Some argue everyone already pays for water: if not through user-pays, then through fixed charges. But that’s facile.
Fixed charges embody an entirely different value system. Like taxes, they ensure (or should ensure) that the provision of water is funded collectively, according to what each household can afford to contribute; and from that (literal) pool of collective resources, each takes what they need.
This system, alas, has practical flaws. Most troublingly, it seems unable to fix leaks or restrain water use.
Councils can, and do, send out staff with leak-sensing devices. But it is vastly quicker and more effective, experts say, to have meters placed by tobies, where they can instantly detect leaks both on private properties and in a council’s wider network.
This is an unignorable message in Wellington, where a staggering 40 out of every 100 litres is wasted. Wellington Water could, of course, do a better job of fixing the obvious, surface-level leaks, but many of the biggest are deep underground and – in the absence of meters – likely to remain undetected.
Meters, however, lead inevitably to volume-based charges. That move can be defended, though some of the arguments deployed are – again – of the facile kind.
People only value what they pay for, the reasoning goes. But that would be news to the millions of men who died for their countries in war, or to anyone who loves spending time with their family.
In truth we value all kinds of things that have no monetary charge attached. I know countless Wellingtonians who lovingly conserve water – taking quick showers, putting their washing machine on a short cycle, not running the tap while toothbrushing – even when no fees apply.
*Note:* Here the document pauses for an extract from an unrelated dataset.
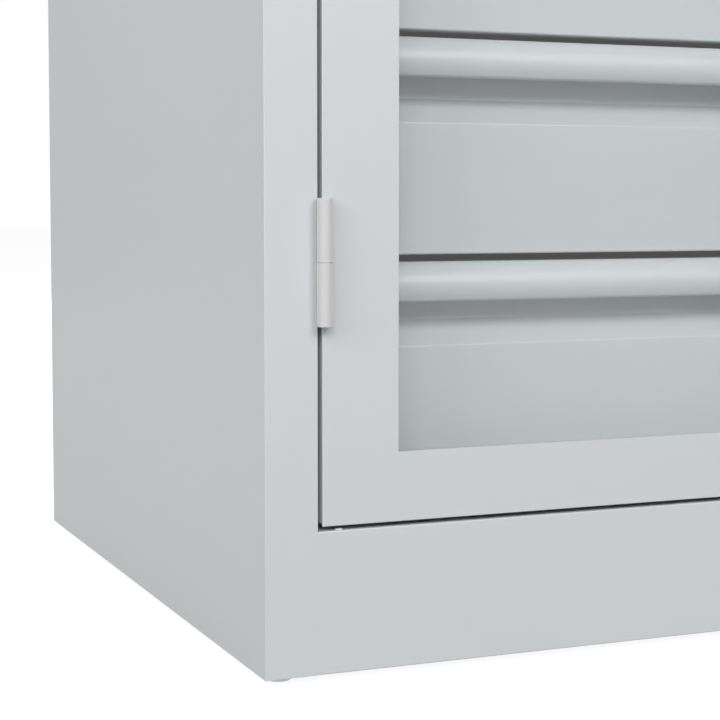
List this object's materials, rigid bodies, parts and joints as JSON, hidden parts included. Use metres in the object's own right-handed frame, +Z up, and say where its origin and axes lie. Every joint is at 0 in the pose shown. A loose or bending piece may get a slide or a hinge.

The problem, sadly, is that many of their fellow residents remain profligate water users, and seemingly unrepentant: exhortations on billboards don’t stop them washing their car with a hose, or constantly refilling their pool, or running their sprinklers 24/7.
User-pays, though, might well work. The proof? Metered residents of Auckland and Tauranga use an average of 160 and 174 litres per day, respectively; the figures for unmetered Dunedin, Hamilton and Wellington are 212, 224 and 229 litres.
In Kāpiti, usage fell by one-fifth when the council introduced metering; hundreds of leaks were located. Expensive investment in new infrastructure suddenly became unnecessary, and high-volume users paid a greater share of the remaining cost. Charges fell for three-quarters of residents.
I still feel uneasy about user-pays, though, for the reasons Sandel outlines. So I’d only support its extension under certain conditions.
First, there should be exemptions from charges on hardship grounds, no-one should ever have their water supply cut off for non-payment, and larger families – typical in both poorer and multigenerational households – should be eligible for discounts.
Second, I prefer the Christchurch system, where there is a free allocation of water and residents are charged only for use over that amount, to the Kāpiti one, where every drop of water has a dollar sign attached. A free allocation acknowledges the human right to water, the desire not to marketise certain things, while retaining the metering that detects leaks and the charging that catches the biggest users.
Some people would still lose out, perhaps. But there’s no perfect system. And as four-tenths of Wellington’s water continues to be wasted, summer restrictions loom, and even the prospect of long-term shortages hoves into view, the need for action becomes ever more urgent.